Some of these deaths among the vaccinated and the boosted could have been prevented with a solidaristic approach to masking. Everyone should get vaccinated and boosted, but we can’t use vaccine-availability as an excuse to move away from other measures to control spread. Masks might not be 100% effective, but masks are taking a shot at reducing spread. You miss 100% of the shots you don’t take. These flaws in the logic of popular pandemic metanarratives matter, because they excuse and justify inaction, state abandonment, suffering, sickness, disability and death. As epidemiologists Abby Cartus and Justin Feldman––who have observed, studied and documented similar rhetorical phenomena throughout the pandemic––put it: “There is a bias towards interpreting uncertain and inconclusive research findings about health risks as evidence of no risk, a glaring fallacy that serves the needs of profit.” The effect is that the debate over masking has been captured to reflect the competing interests of businesses, bosses, quarterly profit margins, anti-vaxxers, judges and cranks, leaving those seeking to prevent infections out of the conversation. 

Now is the time to embrace our interdependence. To quote Gregg Gonsalves’s recent piece for The Nation, “As the United States turns its back on the immunocompromised, the disabled, those vulnerable to Covid-19 in other ways, it seems like ‘keeping company’ with them is the only honorable thing to do…” Right now, many are trying to downplay the role that infections play in the dynamics of covid. This is a huge mistake, and will continue to cause preventable suffering, sickness, disability and death. You don’t have to accept this. You can keep company with the vulnerable instead.

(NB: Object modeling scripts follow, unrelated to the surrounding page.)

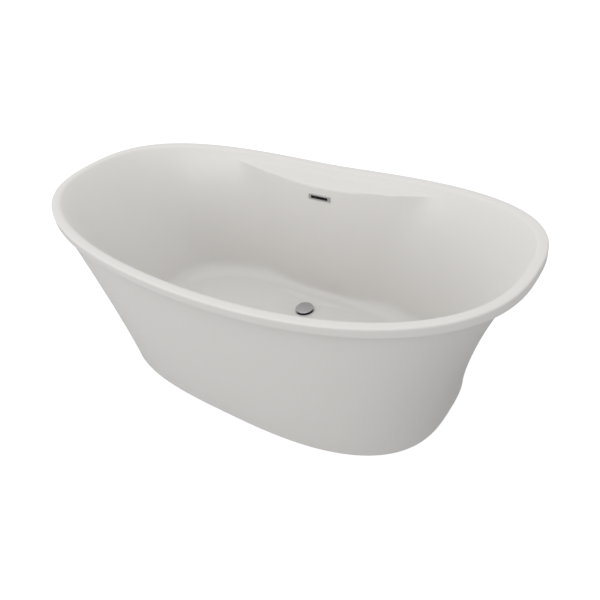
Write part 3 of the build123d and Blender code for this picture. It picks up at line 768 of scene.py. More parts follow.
@dataclass
class Basin:
    """The acrylic basin: rim, turned-down lip, walls with an armrest, dished floor and backing."""

    rim: RimForm
    shell: float = 5.0 * MM
    lip_height: float = 30.0 * MM
    lip_round: float = 6.0 * MM
    lip_foot_round: float = 2.2 * MM
    flat_width: float = 19.0 * MM
    inner_round: float = 10.0 * MM
    inner_turn: float = 55.0
    rim_width: float = 25.0 * MM
    floor_depth: float = 16.0 * MM
    floor_inset_ends: float = 290.0 * MM
    floor_inset_sides: float = 160.0 * MM
    end_power: float = 0.88
    side_power: float = 0.65
    floor_power: float = 2.8
    floor_round: float = 50.0 * MM
    dish: float = 8.0 * MM
    dish_radius: float = 230.0 * MM
    ledge_drop: float = 36.0 * MM
    ledge_slope: float = 0.18
    ledge_round: float = 12.0 * MM
    ledge_corner: float = 26.0 * MM
    crease_round: float = 14.0 * MM
    panel_foot_y: float = 245.0 * MM
    panel_lean: float = 9.2
    bow_radius: float = 2300.0 * MM
    bow_centre: float = 12.0 * MM
    edge_run: float = 48.0 * MM
    recess_radius: float = 37.5 * MM
    recess_depth: float = 2.5 * MM
    hole_radius: float = 23.0 * MM
    cut_share: float = 0.42
    cut_reach: float = 50.0 * MM
    cut_half_height: float = 6.8 * MM
    bond_inset: float = 36.6 * MM
    bond_shares: tuple[float, float, float] = (0.055, 0.067, 0.078)
    fine_steps: int = 700
    ledge_rows: int = 46
    wall_rows: int = 62
    round_rows: int = 14
    floor_rows: int = 24
    back_rows: int = 34

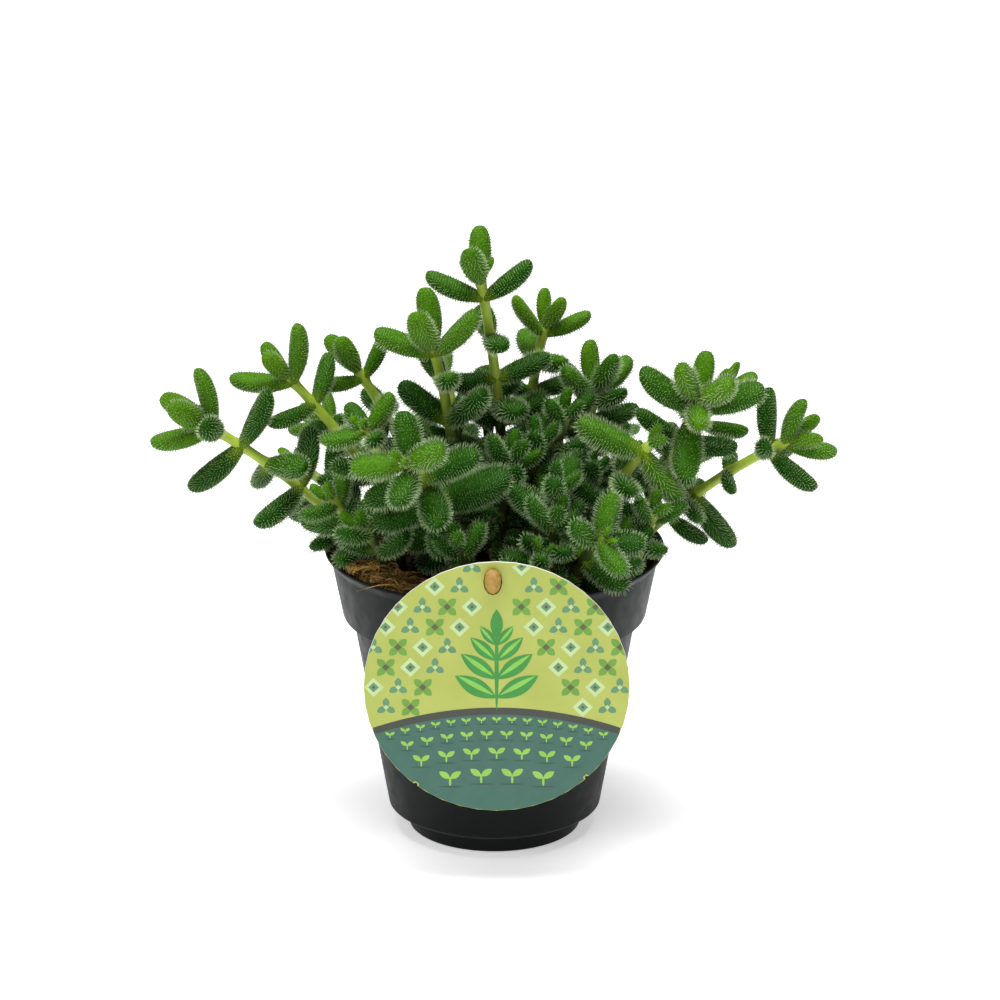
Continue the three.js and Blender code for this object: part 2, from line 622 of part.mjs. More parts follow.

Our society is driven by contingent logics of austerity, under the constant pressure that there will never be enough care to go around, and you are only entitled to the survival you can buy; but we can and must demand more. We must look to those who have the most complex needs and build our community protections around those needs, instead of prioritizing the needs of the least vulnerable, which is what we are doing now. We cannot rely on pharmaceutical technology alone. We also have to use all of the social, economic, and political technologies at our disposal––just as much tools as vaccines and antivirals––like social distancing, masking, paid leave, eviction prevention, community harm reduction, upgraded ventilation, infrastructure investments, Medicare for All, debt cancellation, decarceration and so much more. These are just some of the potential social and fiscal tools that we could use to help people not just survive the pandemic but thrive in spite of it.

Demand that the Biden Administration use all of the tools we have to protect ourselves. It’s your right to not get sick. It’s time to recognize that keeping cases low and protecting all people from Covid is the only way to live with Covid.